The second flaw is that every day the headhunter spends searching for your perfect job is day they don’t spend finding a job for the dozen other people they’re working with. They make more money by placing more people than they do by placing fewer people at higher rates. 30% of $70k x 3 is more than 30% of $80k x 2. Their incentive favors the quick hit, not protecting your interests.

So what do you do about it?

  • Stop thinking of the headhunter as your own personal agent.

    They’re doing a job for you, but they are more interested in getting you something than in getting you the best thing.

  • Know what you’ll accept before taking the interview.

    Have a bottom line that you won’t go below. Based on what you hear in the interview, you may decide to demand even more to accept the conditions. But your lower limit should never be negotiable.

  • Ask what the range is for the position up front.

    There’s no point in wasting time on a position that you’ll never take.

  • Never give up something for nothing.

    If they want you to travel and you don’t want to do it, ask for extra vacation in return. If they want you to be on call, ask for comp time. Never give up one of your demands without getting a concession in return.

  • Get it in writing.

    You can’t deposit a promise in the bank, or buy groceries with verbal assurances.

So are all headhunters ready to sell you out at a moment’s notice? Of course not, even if onlyto preserve their reputation. But if you want to avoid being disappointed, you should never forget that your best interest only sometimes matches up with the headhunter’s interests.

Negotiation starts from confidence

It seems obvious when you think about it, but I don’t hear it said very often: The first step toward getting what you want is knowing what you want. You have to do more than recognize what you want, you have to be confident in it.

Here’s an example from my college days: I worked at a bar for a couple of years. On weekends, we’d have someone at the door checking ID. There were plenty of people who tried to talk their way in without any.

One night the regular doorman was late, and I covered for him. The first girl who showed up without ID smiled, batted her eyelashes and asked “pretty please?” I said something like, “Gee, I really wish I could, but rules are rules, etc.” She argued, I refused, she got mad … I’d like to chalk my behavior up to my youth and her smile, but the bottom line is I didn’t project confidence in what I wanted.

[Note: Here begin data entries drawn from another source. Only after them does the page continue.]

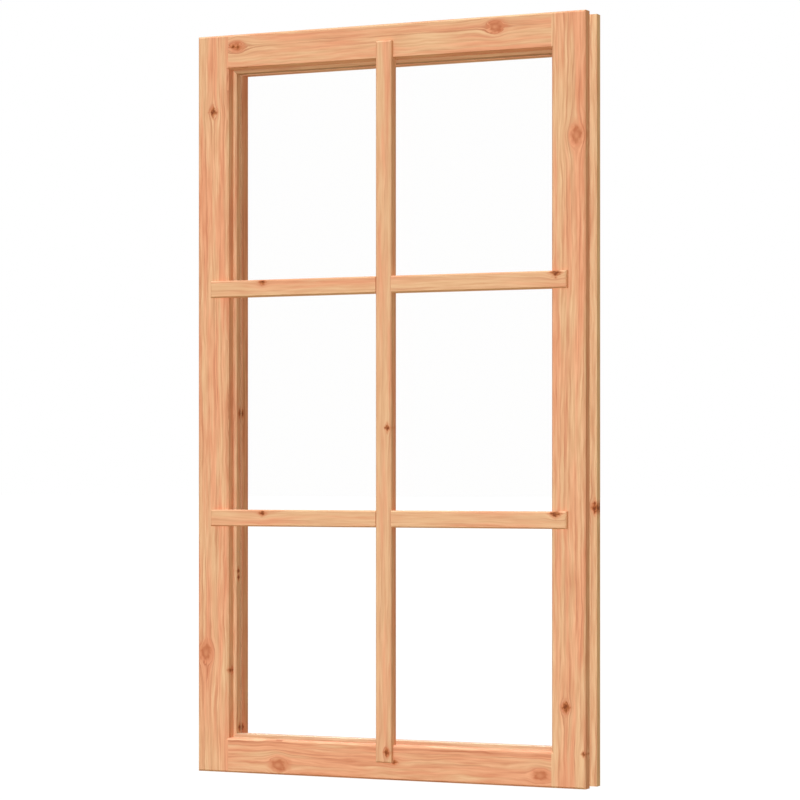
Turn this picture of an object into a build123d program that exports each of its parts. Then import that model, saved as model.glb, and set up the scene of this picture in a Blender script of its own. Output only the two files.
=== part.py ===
from build123d import *
import os

# Fixed six-light timber window for a board or log wall. The frame is a lining with a casing
# planted on its front and on its rear, so that a groove is left all round for the wall boards.
# X runs across the window, Y from the front to the rear and Z up. The origin is the centre of
# the whole depth at the foot of the casings. All sizes are in millimetres.

# Overall size, over the casing boards
width = 755.0
height = 1330.0

# Casing boards, front and rear
casing_width = 62.0
front_thickness = 21.0
rear_thickness = 18.0
casing_chamfer = 3.0

# Lining between the two casings
lining_depth = 34.0
groove_depth = 16.0
stop_height = 6.5
stop_depth = 14.0
stop_proud = 8.5
sill_fall = 2.5

# Glass, glazing tape and setting blocks
glass_thickness = 4.0
glass_gap = 1.5
glass_arris = 0.4
tape_thickness = 1.0
tape_setback = 1.0
block_length = 60.0
block_inset = 160.0

# Glazing beads and their square pins
bead_proud = 1.0
bead_ease = 0.8
pin_width = 1.2
pin_length = 22.0
pin_pitch = 260.0
pin_inset = 60.0

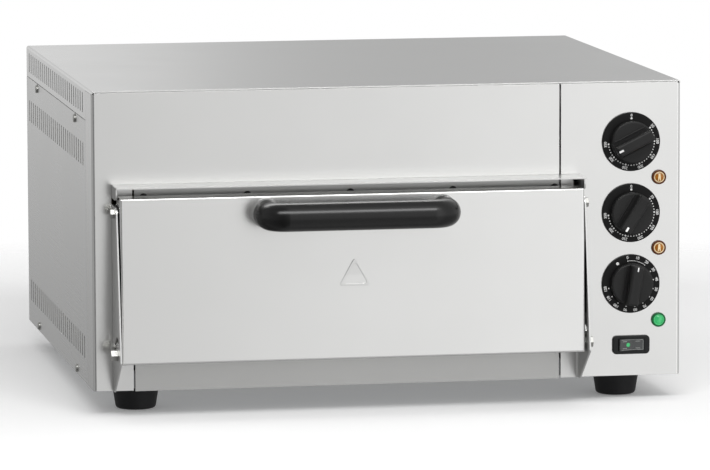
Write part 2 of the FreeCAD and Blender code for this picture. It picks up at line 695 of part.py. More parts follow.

The next girl who showed up without ID (for some reason guys never tried this with me, I don’t know why) I just told her I needed ID or she couldn’t get in, sorry. She threw a quick pout, then left to find someplace else she could get into.

As I thought about this later I realized the first girl wasn’t mad because she wasn’t allowed in. She was mad because I gave the impression I might be open to negotiation but I wasn’t.

Moral of the story: Know which of your goals are negotiable and which ones aren’t. Never give the impression that one of the former might be one of the latter. Reasonable people can respect an honest difference of opinion, but will read indecisiveness as an opportunity to negotiate.

Update: I found another way of putting this, on Scott Berkun‘s site where he explains why things suck:

It’s the things that tease us, making us think they’ll satisfy us but then failing, that hurt the most.

He was pointing out that people don’t complain about things they don’t care about, but it works really well to explain what happened to me when I was working at the bar.